I chose to be still with the reverence that comes whenever I see an eagle. Eagles remind me of my dad. And then, I honored that young girl of so long ago. I honored that “almost teenager” who found life with her friends. I closed my eyes and remembered some of the priceless few photographs of myself in the sixth grade. I took time to remember Judy, my older sister, in her mid-calf flannel nightgown, who carried my apple spice birthday cake to the family room at my slumber party. I remembered each friend who had come and I tried to recall what we might have done together that evening. I wondered where my dad and Tom, my younger brother, had been in the house, given all the squealing twelve-year-old girls would have made with a television and stereo to themselves. Such freedom and joy was had at that party.
I sat feeling full and so alive and so thankful. It was an extravagant thing to do during a very busy day. My heart literally ached with the remembering.
My heart literally ached with the remembering.

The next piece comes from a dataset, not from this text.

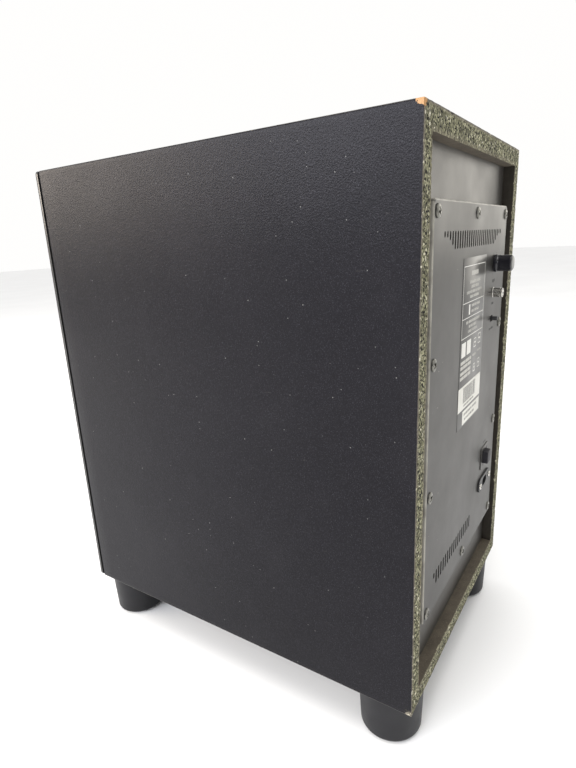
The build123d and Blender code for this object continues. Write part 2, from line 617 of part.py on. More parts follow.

I got up and carried the groceries into the foyer and placed them on the white farmhouse bench we bought after selling our Queen Anne dining room furniture and the twin lens camera I used for my photography course at Ohio State University in 1972. We sold most everything to live in a depressing garage apartment while Dan got his Ph.D. at Michigan State when Annie was 18 months old. I took off my Sorel boots and put on my Ugg slippers and walked to the kitchen. I opened the pantry door and began unloading the groceries. I saw a taped quote from a church bulletin I had forgotten about. Not sure if I had liked the photo or the quote and, unfortunately, I had cut off the name of who had written it: “The people who related to God best—Abraham, Moses, David, Isaiah, Jeremiah—treated him with startling familiarity. They talked to God as if he were sitting in a chair beside them, as one might talk to a counselor, a boss, a parent, or a lover. They treated him like a person.”

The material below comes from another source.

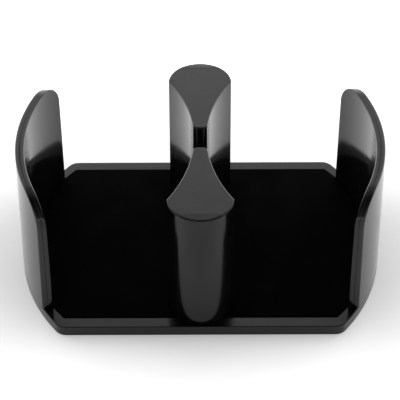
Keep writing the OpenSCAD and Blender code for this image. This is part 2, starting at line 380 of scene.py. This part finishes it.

So with my heart so full of “love-ache,” I began: “God, thank you for your presence always. Thank you for this present moment that allows me to remember and hold so much. I can hardly take in your goodness to me. Thank you for not answering my prayer to take away all that I thought I couldn’t hold. I can hardly wait to rock one-year-old Grace on Thanksgiving day just as my mother rocked her mother, Amanda, 31 years ago. Thank you for four-year-old Elsa who will get to help me peel the apples over the sink and make an apple cake tomorrow. Thank you for my husband of almost four decades who will carve the turkey (which will take an extra hour than we calculated). Jesus, be so near to my sister whose husband George is with you this Thanksgiving in heaven. Hold her. Comfort her. And Jesus, be with my brother who I haven’t spoken to in so long. Help me take the time to call him. And Jesus, hug my parents and let them know how I miss them and love them. And Jesus hold me because sometimes being so present hurts and feels so good all at once.”